Here the politics get a little murky. Did Labor actually ever really plan to give up power over what is known as the “water trigger”? At least some of the “concessions” to the Greens – the commitment to axe the logging loophole, for example – were steps the government had said it was prepared to make, but held back for the final negotiations.
Similarly, it’s an open question whether the environment minister, Murray Watt, and those around him really believed an agreement was could be landed with the divided and self-destructing Coalition, despite repeated claims that he was prepared to make concessions either way. If a deal was done it was always likely to be with the Greens. They don’t call Watt a political fixer for nothing.

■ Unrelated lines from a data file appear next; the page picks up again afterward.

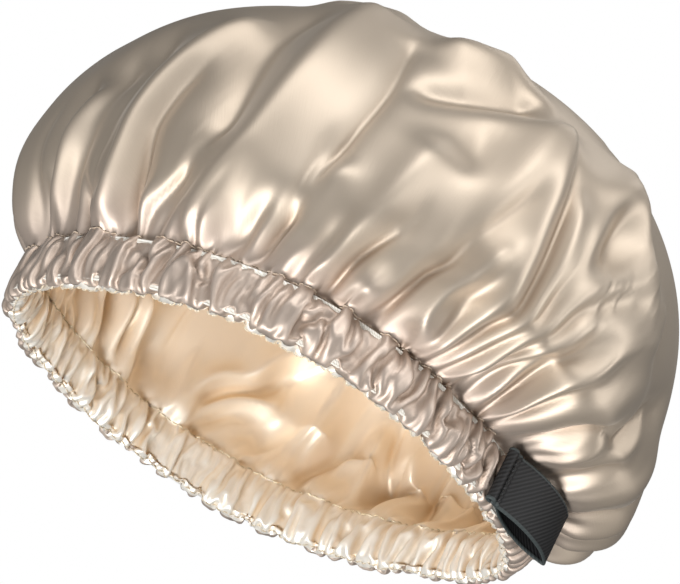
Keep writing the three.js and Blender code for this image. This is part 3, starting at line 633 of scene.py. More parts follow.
@dataclass
class ClothGrid:
    """Sheet of cloth as rows up the wall and columns round it, in mm.

    Attributes:
        base: Points of the wall that the sheet is held near.
        out: Way out of the wall at each point.
        points: Points of the cloth.
        low: Least height over the base.
        high: Most height over the base.
        drift: Most sideways shift from the base.
        most_step: Most columns that a fold may go aside from one row to the next when it is combed.
        bias: How stiff the cloth is across its threads, where 1 is its stiffness along them.
        bend_round: How stiffly it bends round the wall.
        bend_along: How stiffly it bends up the wall.
    """

    base: np.ndarray
    out: np.ndarray
    points: np.ndarray
    low: np.ndarray
    high: np.ndarray
    drift: float = 3.0
    most_step: float = 1.6
    bias: float = 0.35
    bend_round: float = 0.3
    bend_along: float = 0.16

    def links(self) -> list[tuple[np.ndarray, np.ndarray, float, str]]:
        """Pair the points that keep their distance, with a share for how stiff each pair is.

        Returns:
            Sets that share no point: first and second points, the share, and the way that the pair lies.
        """
        rows, columns = self.points.shape[:2]
        index = np.arange(rows * columns).reshape(rows, columns)
        found = []
        for parity in (0, 1):
            around = np.roll(index, -1, axis=1)
            found.append((index[:, parity::2], around[:, parity::2], 1.0, "around"))
            low, high = index[parity:-1:2], index[parity + 1 :: 2]
            found.append((low, high, 1.0, "along"))
            for side in (-1, 1):
                found.append((low, np.roll(high, side, axis=1), self.bias, "across"))
        skip = np.roll(index, -2, axis=1)
        quarter = np.arange(columns) % 4
        for chosen in (quarter < 2, quarter >= 2):
            found.append((index[:, chosen], skip[:, chosen], self.bend_round, "around"))
        quarter = np.arange(rows - 2) % 4
        for chosen in (quarter < 2, quarter >= 2):
            found.append((index[:-2][chosen], index[2:][chosen], self.bend_along, "along"))
        return [(a.ravel(), b.ravel(), share, way) for a, b, share, way in found]

    def relax(self, rounds: int, slack: np.ndarray, pinned: list[int], levelled: list[int]) -> None:
        """Let the sheet settle where its lengths are kept, with some cloth to spare.

        Args:
            rounds: Number of rounds.
            slack: Cloth to spare round the wall, as a share more, one per row.
            pinned: Rows that stay as they are.
            levelled: Rows that keep their height.
        """
        shape = self.points.shape
        flat = self.points.reshape(-1, 3).astype(np.float32)
        row_of = np.repeat(np.arange(shape[0]), shape[1])
        links = []
        for a, b, share, way in self.links():
            rest = np.linalg.norm(flat[a] - flat[b], axis=1)
            if way != "along":
                rest = rest * (1 + slack[row_of[a]] * (1.0 if way == "around" else 0.5))
            links.append((a, b, rest.astype(np.float32), np.float32(share / 2)))
        base, out = self.base.astype(np.float32), self.out.astype(np.float32)
        start = self.points.astype(np.float32)
        for _ in range(rounds):
            for a, b, rest, share in links:
                span = flat[b] - flat[a]
                length = np.sqrt((span * span).sum(1)) + np.float32(1e-6)
                move = span * ((1 - rest / length) * share)[:, None]
                flat[a] += move
                flat[b] -= move
            grid = flat.reshape(shape)
            gap = grid - base
            height = (gap * out).sum(-1)
            aside = gap - height[..., None] * out
            size = np.sqrt((aside * aside).sum(-1)) + np.float32(1e-6)
            aside *= np.minimum(1, self.drift / size)[..., None]
            grid[:] = base + aside + np.clip(height, self.low, self.high)[..., None] * out
            grid[..., 2] = np.maximum(grid[..., 2], 0)
            grid[levelled, :, 2] = start[levelled, :, 2]
            grid[pinned] = start[pinned]
        self.points = flat.reshape(shape).astype(float)

    def combed(self, rounds: int, aside: np.ndarray, share: np.ndarray) -> None:
        """Even out the cloth along its folds, so that they run on instead of breaking into dents.

        Args:
            rounds: Number of rounds.
            aside: How far the folds are drawn round at each row, in columns, for each column at the seam.
            share: How much each row is evened out.
        """
        count = self.points.shape[1]
        columns = np.arange(count)
        steps = []
        for here, after in zip(aside, aside[1:]):
            step = np.clip(after - here, -self.most_step, self.most_step)
            steps.append(np.interp(columns, columns + here, step, period=count))
        for _ in range(rounds):
            p = self.points.copy()
            for row in np.nonzero(share[1:-1])[0] + 1:
                mean = 0
                for other, way in ((p[row + 1], steps[row]), (p[row - 1], -steps[row - 1])):
                    place = columns + way
                    whole = np.floor(place).astype(int)
                    part = (place - whole)[:, None]
                    mean = mean + (other[whole % count] * (1 - part) + other[(whole + 1) % count] * part) / 2
                self.points[row] = p[row] + share[row] * (mean - p[row])

    def smoothed(self, rounds: int, share: float = 0.5) -> None:
        """Even out the points with their neighbours along and round, but for the first and last row.

        Args:
            rounds: Number of rounds.
            share: How much of the way to their mean the points go.
        """
        for _ in range(rounds):
            p = self.points
            mean = (np.roll(p, 1, axis=1) + np.roll(p, -1, axis=1)) / 2
            mean[1:-1] = (mean[1:-1] + (p[:-2] + p[2:]) / 2) / 2
            mean[0], mean[-1] = p[0], p[-1]
            self.points = p + share * (mean - p)


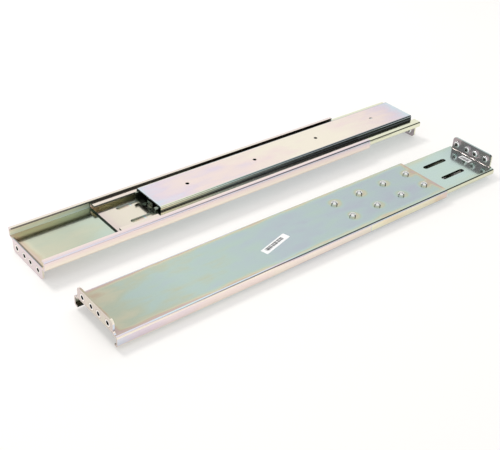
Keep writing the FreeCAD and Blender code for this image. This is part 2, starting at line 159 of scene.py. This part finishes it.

Back on the positives: one of the more contentious issues in the debate over the laws has been whether to include a definition of “unacceptable impacts” that should in theory lead to quick “no” decisions on some developments. It stayed in. Again, the details and interpretation will be crucial.
But there are also problems, and many unanswered questions.
The amended laws lean heavily on the use of offsets, which basically allow some nature to be bulldozed as long as other areas are protected. As Guardian Australia’s Lisa Cox has shown, offset schemes have repeatedly not delivered anything like what has been promised.
The government has proposed a “restoration contribution fund” that will allow developers to kick in cash in return for permission to do some environmental damage. This sort of model, which critics have called a “pay-to-destroy” fund, failed spectacularly in NSW. The negotiations with the Greens have introduced some limits, but many people will be sceptical whether the “net gain” for nature that Watt has promised can be guaranteed.
Non-fossil fuel developments will be able to be fast-tracked, with decisions promised in as little as 30 days and in some cases left to the states. The country needs a rapid rollout of renewable energy, but this timeframe risks squashing the rights of communities to test and object to developments.
The laws also maintain the existing approach of giving the minister of the day significant discretion over how the act is used. Experts say this includes in some cases the authority to approve developments they consider in the national interest, and a “rulings power” that could limit legal challenges.
Finally, the laws go close to ignoring what will ultimately be the greatest threat to much of the environment – the climate crisis. Developers will have to disclose their expected emissions, but this information will have no bearing on whether a project goes ahead. As has been said many times before, this defies logic.
It means that – even as some conservationists celebrate victories that have been the result of years of dedicatedcampaigning – the arguments over what more is needed to give Australian nature the protection it deserves will continue.